SET TASK: Emit the exact text of every line from the line with "seal.rotation_euler = (math.pi" to the line with "before = set(bpy.data.objects)", both ends included. No other output is expected.

RECORDS:
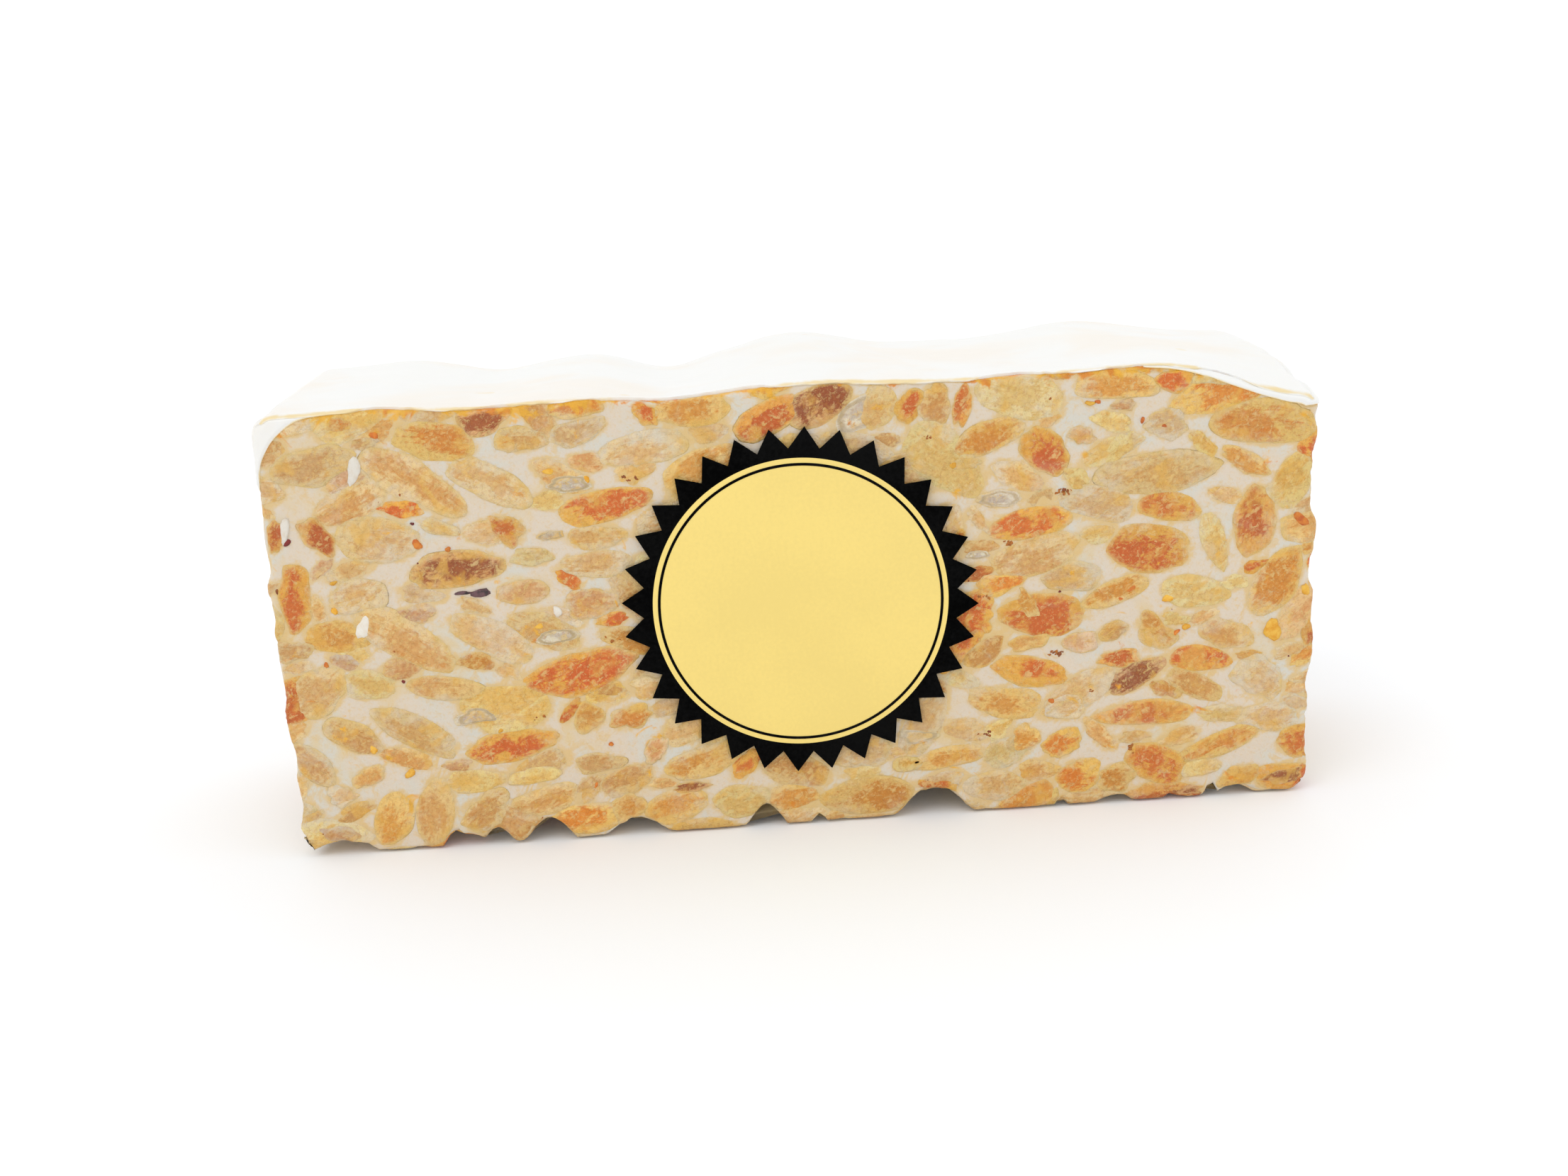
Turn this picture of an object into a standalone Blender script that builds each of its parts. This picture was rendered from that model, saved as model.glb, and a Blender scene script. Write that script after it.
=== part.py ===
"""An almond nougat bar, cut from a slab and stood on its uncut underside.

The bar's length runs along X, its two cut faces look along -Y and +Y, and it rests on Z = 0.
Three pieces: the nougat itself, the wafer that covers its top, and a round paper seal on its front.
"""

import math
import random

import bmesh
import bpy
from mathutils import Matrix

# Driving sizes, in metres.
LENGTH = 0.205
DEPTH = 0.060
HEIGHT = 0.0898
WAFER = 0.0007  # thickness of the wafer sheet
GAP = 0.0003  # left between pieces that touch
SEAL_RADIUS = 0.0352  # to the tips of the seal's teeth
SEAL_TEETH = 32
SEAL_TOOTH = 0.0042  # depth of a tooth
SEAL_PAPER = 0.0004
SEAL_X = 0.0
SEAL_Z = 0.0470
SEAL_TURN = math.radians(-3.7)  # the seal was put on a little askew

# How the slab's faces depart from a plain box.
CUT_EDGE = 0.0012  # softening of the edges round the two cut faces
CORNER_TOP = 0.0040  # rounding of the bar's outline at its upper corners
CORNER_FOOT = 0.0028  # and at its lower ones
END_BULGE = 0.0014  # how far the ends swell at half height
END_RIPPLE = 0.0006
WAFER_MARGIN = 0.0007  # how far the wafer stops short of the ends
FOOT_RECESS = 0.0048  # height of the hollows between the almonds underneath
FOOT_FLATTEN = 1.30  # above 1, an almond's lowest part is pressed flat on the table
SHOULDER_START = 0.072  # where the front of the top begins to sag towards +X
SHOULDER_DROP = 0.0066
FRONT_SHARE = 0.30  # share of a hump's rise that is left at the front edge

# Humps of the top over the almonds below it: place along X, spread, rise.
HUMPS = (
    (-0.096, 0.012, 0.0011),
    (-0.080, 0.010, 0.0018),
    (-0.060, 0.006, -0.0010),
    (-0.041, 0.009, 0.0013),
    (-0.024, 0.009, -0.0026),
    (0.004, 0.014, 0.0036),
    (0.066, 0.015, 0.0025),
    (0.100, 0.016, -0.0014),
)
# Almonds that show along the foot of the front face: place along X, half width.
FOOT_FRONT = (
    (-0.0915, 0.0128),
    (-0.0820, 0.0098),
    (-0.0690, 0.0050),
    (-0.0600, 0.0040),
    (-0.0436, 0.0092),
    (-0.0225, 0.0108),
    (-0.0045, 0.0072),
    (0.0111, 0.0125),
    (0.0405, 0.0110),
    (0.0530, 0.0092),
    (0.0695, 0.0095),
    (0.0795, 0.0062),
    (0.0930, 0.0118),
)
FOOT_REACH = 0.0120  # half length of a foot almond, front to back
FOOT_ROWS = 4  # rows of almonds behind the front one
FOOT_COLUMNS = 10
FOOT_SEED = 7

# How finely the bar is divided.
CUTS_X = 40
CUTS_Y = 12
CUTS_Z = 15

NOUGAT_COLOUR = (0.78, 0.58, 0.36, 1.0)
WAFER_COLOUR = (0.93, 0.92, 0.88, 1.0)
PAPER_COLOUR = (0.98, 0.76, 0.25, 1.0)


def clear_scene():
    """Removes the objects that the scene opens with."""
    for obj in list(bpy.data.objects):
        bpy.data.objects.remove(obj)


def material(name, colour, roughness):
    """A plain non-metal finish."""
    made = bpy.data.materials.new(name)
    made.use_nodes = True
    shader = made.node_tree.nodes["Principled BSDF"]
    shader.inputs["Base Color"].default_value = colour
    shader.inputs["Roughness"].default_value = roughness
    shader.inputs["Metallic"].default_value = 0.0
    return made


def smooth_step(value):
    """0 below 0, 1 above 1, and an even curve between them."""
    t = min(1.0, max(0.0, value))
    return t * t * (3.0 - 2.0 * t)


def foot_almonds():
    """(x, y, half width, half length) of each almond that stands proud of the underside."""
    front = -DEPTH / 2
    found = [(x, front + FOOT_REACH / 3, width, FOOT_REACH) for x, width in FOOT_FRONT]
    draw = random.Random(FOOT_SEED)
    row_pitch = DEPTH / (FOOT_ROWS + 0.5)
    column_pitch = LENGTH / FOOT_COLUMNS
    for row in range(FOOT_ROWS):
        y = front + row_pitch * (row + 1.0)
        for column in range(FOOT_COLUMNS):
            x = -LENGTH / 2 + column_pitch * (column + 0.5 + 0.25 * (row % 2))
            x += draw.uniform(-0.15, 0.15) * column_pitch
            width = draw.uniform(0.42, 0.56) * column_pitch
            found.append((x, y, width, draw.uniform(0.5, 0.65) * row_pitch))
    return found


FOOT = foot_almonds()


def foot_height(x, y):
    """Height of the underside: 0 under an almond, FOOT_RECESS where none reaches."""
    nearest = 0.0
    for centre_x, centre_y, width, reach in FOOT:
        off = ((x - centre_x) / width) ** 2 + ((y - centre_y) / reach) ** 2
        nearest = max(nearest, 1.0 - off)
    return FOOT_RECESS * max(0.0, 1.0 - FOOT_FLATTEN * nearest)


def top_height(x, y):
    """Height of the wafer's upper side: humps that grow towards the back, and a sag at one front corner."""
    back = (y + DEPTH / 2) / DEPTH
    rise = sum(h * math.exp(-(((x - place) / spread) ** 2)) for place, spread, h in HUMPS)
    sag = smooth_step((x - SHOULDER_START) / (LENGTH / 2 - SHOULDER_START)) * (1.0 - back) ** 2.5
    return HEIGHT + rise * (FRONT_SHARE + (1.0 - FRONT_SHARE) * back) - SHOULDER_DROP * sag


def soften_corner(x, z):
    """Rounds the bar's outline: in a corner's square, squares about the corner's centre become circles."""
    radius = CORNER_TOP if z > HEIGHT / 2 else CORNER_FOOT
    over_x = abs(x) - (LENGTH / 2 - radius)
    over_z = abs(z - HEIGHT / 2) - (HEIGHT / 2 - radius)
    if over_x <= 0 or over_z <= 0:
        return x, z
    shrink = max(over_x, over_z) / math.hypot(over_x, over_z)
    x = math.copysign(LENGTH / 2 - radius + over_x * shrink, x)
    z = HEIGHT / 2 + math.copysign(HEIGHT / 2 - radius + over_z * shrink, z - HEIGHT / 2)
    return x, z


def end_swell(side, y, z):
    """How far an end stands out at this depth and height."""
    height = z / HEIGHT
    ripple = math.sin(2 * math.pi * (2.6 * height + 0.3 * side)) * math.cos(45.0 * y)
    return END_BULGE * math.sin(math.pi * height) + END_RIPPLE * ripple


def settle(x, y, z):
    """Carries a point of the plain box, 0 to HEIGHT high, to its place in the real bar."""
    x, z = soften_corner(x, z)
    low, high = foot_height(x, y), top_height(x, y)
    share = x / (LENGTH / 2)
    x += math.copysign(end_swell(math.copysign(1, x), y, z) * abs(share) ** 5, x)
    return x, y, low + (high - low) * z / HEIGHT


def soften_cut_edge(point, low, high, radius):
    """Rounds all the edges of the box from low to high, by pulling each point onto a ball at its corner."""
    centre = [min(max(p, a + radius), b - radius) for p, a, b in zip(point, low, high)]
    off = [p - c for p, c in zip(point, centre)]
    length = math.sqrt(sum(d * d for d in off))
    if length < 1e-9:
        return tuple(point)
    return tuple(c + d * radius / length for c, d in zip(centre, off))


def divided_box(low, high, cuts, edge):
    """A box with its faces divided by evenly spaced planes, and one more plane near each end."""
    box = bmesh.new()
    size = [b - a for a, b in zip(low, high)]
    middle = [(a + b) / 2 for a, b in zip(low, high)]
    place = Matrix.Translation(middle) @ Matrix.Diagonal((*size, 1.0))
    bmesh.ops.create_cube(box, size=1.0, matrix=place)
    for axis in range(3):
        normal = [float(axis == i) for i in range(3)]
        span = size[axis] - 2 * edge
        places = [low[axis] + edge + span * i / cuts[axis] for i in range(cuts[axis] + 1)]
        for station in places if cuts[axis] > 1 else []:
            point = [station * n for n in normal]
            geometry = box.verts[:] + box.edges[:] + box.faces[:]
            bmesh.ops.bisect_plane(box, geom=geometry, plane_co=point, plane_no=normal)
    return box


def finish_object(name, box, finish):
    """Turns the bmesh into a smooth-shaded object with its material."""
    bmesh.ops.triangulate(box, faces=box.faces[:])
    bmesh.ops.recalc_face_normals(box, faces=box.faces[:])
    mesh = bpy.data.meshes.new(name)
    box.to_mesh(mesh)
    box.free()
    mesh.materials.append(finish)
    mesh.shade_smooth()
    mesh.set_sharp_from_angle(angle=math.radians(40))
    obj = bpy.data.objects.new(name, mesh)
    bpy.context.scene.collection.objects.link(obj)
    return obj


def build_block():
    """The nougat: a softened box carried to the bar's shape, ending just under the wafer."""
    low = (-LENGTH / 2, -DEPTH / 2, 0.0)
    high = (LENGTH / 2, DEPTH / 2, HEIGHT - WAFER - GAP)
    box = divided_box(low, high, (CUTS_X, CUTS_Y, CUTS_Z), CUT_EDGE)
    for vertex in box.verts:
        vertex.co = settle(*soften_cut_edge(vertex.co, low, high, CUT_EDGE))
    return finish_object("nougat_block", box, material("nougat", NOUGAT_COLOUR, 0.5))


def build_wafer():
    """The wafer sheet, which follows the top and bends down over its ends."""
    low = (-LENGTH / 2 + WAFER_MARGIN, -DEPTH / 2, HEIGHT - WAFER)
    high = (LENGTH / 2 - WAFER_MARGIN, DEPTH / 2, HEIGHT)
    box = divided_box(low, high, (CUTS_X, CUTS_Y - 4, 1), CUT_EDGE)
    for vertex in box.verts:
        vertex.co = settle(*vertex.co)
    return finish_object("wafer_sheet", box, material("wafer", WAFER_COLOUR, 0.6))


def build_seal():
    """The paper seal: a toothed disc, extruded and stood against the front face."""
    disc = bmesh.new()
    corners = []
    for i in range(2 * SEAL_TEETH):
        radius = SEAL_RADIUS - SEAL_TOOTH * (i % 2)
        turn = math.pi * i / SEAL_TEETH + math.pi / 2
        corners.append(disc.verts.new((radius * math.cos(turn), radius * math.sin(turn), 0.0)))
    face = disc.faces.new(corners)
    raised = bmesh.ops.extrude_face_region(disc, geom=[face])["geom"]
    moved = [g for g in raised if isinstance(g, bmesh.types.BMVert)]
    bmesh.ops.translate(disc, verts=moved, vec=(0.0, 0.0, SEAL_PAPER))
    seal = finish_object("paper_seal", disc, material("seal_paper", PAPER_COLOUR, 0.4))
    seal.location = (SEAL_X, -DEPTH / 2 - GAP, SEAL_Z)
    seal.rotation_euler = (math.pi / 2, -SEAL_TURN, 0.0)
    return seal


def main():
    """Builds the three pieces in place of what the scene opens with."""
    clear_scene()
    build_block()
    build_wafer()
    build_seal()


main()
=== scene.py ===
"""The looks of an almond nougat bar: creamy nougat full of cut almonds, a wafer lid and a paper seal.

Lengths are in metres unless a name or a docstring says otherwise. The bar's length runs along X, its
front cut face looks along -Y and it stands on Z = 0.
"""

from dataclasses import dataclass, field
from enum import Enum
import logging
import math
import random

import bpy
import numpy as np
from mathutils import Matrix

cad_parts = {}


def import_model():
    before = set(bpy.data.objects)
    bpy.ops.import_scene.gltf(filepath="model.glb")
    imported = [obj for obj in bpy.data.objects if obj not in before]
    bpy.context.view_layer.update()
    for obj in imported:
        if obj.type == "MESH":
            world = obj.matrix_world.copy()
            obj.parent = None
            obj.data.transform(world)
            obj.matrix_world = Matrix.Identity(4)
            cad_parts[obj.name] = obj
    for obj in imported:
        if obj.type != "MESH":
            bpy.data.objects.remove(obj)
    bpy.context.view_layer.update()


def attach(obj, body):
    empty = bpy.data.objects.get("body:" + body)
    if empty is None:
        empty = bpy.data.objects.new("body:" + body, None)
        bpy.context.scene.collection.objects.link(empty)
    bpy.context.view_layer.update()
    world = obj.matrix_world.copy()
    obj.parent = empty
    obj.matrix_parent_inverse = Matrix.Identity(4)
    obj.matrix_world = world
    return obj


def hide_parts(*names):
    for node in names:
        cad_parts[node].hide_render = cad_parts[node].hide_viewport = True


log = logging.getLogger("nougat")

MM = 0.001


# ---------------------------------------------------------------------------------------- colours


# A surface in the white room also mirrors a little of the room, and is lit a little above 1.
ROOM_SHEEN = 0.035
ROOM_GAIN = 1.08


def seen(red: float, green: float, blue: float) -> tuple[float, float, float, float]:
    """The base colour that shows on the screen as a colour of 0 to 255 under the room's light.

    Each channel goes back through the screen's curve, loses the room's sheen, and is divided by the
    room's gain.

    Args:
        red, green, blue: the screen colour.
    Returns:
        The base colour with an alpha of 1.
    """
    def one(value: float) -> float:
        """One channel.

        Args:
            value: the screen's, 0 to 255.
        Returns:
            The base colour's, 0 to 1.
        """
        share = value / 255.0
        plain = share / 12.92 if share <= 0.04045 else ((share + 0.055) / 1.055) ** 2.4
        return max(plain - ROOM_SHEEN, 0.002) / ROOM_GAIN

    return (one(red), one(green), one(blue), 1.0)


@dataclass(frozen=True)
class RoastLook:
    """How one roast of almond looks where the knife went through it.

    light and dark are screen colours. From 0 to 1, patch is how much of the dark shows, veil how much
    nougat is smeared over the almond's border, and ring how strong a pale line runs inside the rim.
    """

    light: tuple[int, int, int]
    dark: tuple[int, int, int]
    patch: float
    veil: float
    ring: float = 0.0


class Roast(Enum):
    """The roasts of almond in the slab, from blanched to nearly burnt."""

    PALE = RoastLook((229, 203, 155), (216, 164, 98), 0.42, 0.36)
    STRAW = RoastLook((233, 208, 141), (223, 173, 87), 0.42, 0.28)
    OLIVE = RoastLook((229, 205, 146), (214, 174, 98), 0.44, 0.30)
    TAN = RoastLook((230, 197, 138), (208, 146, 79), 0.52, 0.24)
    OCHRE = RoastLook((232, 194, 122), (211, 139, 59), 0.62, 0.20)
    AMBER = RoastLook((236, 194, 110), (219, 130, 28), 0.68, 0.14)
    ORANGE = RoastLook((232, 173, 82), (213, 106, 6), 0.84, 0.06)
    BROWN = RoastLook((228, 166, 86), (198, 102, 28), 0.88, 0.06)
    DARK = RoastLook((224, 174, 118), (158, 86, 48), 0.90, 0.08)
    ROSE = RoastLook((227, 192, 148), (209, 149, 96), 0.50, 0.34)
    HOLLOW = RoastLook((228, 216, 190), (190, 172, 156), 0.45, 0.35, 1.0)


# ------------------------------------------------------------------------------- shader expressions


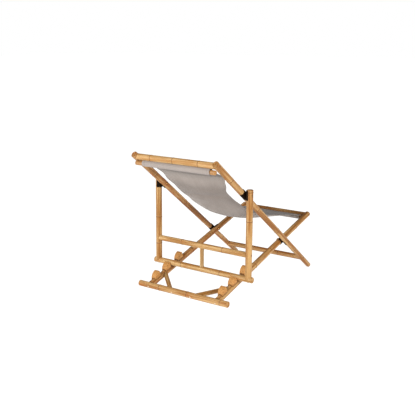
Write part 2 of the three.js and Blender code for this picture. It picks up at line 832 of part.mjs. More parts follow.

REPLY:
    seal.rotation_euler = (math.pi / 2, -SEAL_TURN, 0.0)
    return seal


def main():
    """Builds the three pieces in place of what the scene opens with."""
    clear_scene()
    build_block()
    build_wafer()
    build_seal()


main()
=== scene.py ===
"""The looks of an almond nougat bar: creamy nougat full of cut almonds, a wafer lid and a paper seal.

Lengths are in metres unless a name or a docstring says otherwise. The bar's length runs along X, its
front cut face looks along -Y and it stands on Z = 0.
"""

from dataclasses import dataclass, field
from enum import Enum
import logging
import math
import random

import bpy
import numpy as np
from mathutils import Matrix

cad_parts = {}


def import_model():
    before = set(bpy.data.objects)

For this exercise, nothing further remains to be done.